As the popularity of green energy increases, more and more electric vehicles (EV) are expected to drive onto Indian roads in the coming years. Batteries are, therefore, emerging as the most important energy storage devices. To monitor and control the untimely damage of EV batteries, manufacturers are focusing on efficient battery management systems (BMS).
By Shruti Mishra
Because of their innumerable advantages, such as the high specific-energy, their high-energy density and low self-discharge rates, lithium-ion (li-ion) batteries are swiftly becoming the main choice of EV makers. However, these battery cells also come with two critical design challenges—of overcharging and undercharging. This means charging any Li-ion cell to 100 per cent of its state-of-charge (SOC) or discharging it to 0 per cent SOC can permanently degrade their capacity. Therefore, to ensure that a battery does not get charged above or below its limits and to achieve accurate SOC, EV makers are relying on efficient battery management systems (BMS). They consider the BMS as the brain behind battery packs, which controls the output, charging and discharging, and also provides notifications on the status of the battery packs, with the help of sensors.
Why BMS?
The primary goal of a BMS is to protect the cell and to keep the battery operating within its safety zone. In addition to this, a BMS performs three vital tasks —state-of-health (SOH) determination, cell balancing and communication. To ensure the longevity of the battery, the BMS acts as an indicator of the battery’s SOH, measuring its general condition and its ability to  to deliver the specified performance, when compared to a fresh battery.
Cell balancing is critical for high-powered battery packs because a long series of individual cells is only as reliable as the weakest cell. A BMS maintains cell balancing in EV batteries by compensating the load of the weaker cell. It equalises the charge on all cells in the chain to extend the overall life of the battery pack. In this way, a BMS prevents individual cells from becoming overstressed.
Then comes the most vital communication feature of a BMS, whereby it uses a data link to monitor performance, log data, provide diagnostics or set system parameters. However, the choice of the communications protocol is not determined by the battery but rather, what the battery is being used for. EV makers insist that the BMS used in the vehicle  must communicate with the upper vehicle controller and the motor controller to ensure the proper and smooth operation of the vehicle.
In recent times, EV makers have been using different varieties of BMS to avoid battery failure, but the most common type is a battery monitoring system that records the key operational parameters such as voltage, current and the internal temperature of the battery, along with the ambient temperature during charging and discharging.
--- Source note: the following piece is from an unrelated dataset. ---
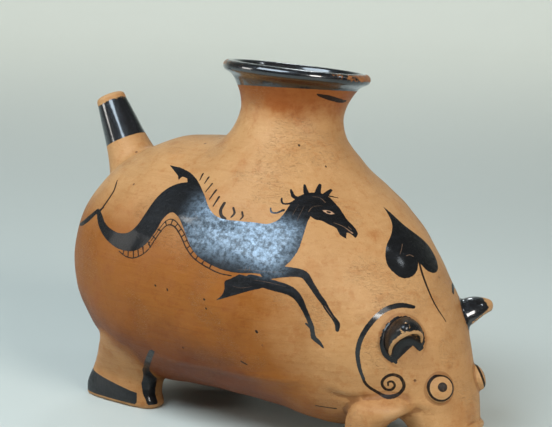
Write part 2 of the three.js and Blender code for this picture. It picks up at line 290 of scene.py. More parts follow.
def neck_place(p, back=0):
    """Distance from the neck's axis and height along it: level at the root, square to the axis above."""
    offset = p - NECK_FOOT
    offset[:, 0] += back * (1 - ease(offset[:, 2], 6, 20))
    leaned = offset @ NECK_AXIS
    radius_leaned = np.linalg.norm(offset - np.outer(leaned, NECK_AXIS), axis=1)
    level = offset[:, 2] / NECK_AXIS[2]
    radius_level = np.linalg.norm((offset - np.outer(level, NECK_AXIS))[:, :2], axis=1)
    share = ease(leaned, 6, THROAT_HEIGHT)
    return radius_level + (radius_leaned - radius_level) * share, level + (leaned - level) * share


def spout_place(p):
    """Distance from the spout's axis and height along it."""
    offset = p - SPOUT_FOOT
    h = offset @ SPOUT_AXIS
    return np.linalg.norm(offset - np.outer(h, SPOUT_AXIS), axis=1), h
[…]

In this mechanism, the system sends inputs to the protection devices, in response to which monitoring circuits generate an alarm, and even disconnect the battery from the load or charger if any of the parameters exceed the values set by the safety zone.
Since the battery is the only powering source in pure EVs, it is advisable that a BMS in such applications includes both battery monitoring and protection systems. One system will help in keeping the battery ready to deliver full power when necessary and another system will extend the life of the battery. Beyond this, a BMS should also include the systems that monitor the charging regime and the management of thermal issues. In a nutshell, inside an electric vehicle, the BMS is part of a complex and fast-acting power management system.
Evaluating the specifications of a BMS
Before picking any specific battery management system architecture, there are four factors that need to be evaluated very carefully in order to meet the need and expectations of the end customer.
Accuracy: EVs tend to be noisy due to the electromagnetic intervention over a wide range of frequencies. Such noises hamper the overall accuracy and any loss of accuracy will adversely affect battery pack longevity and performance. Therefore to utilise maximum possible capacity, a battery monitoring system needs to be accurate.
Reliability: EV manufacturers are required to meet extremely high reliability standards irrespective of the power source. Li-ion batteries used in EVs are potentially more volatile in nature and therefore give rise to major safety concerns. To minimise safety failures, a well-designed battery pack system is needed that has  robust communication, minimised failure modes, and fault detection. A BMS enhances a battery pack’s reliability by accurately measuring the voltage of each individual cell.
Manufacturability: A BMS minimises the total number of components and connections required in a battery pack, hence reducing the weight of the pack and enabling the electric vehicle to meet the stringent weight and size constraints.
Cost: The battery monitoring system must minimise the need for additional and relatively costly components, like microcontrollers, interface controllers and galvanic isolators, and thus significantly reduce the overall system cost.
Recent trends
For the new models of electric vehicles, designers are looking for ways to improve the performance and reliability of the BMS as they gravitate towards higher production volumes. However, the desired output cannot be achieved with the sophisticated electronics and complex wiring systems that are currently used in EVs. So, to minimise the wiring issues, researchers have developed wireless battery management systems that not only improve reliability but also enable new features. Such BMSs are implemented in EVs using technologies like SmartMesh or the Zigbee communication protocol. The biggest advantage of wireless connectivity is that it provides flexibility in where the battery modules can be placed, which makes it easier for the manufacturers to customise the size. This flexibility also makes it possible to install sensors in a BMS, in locations that would be unsuitable for a wiring harness.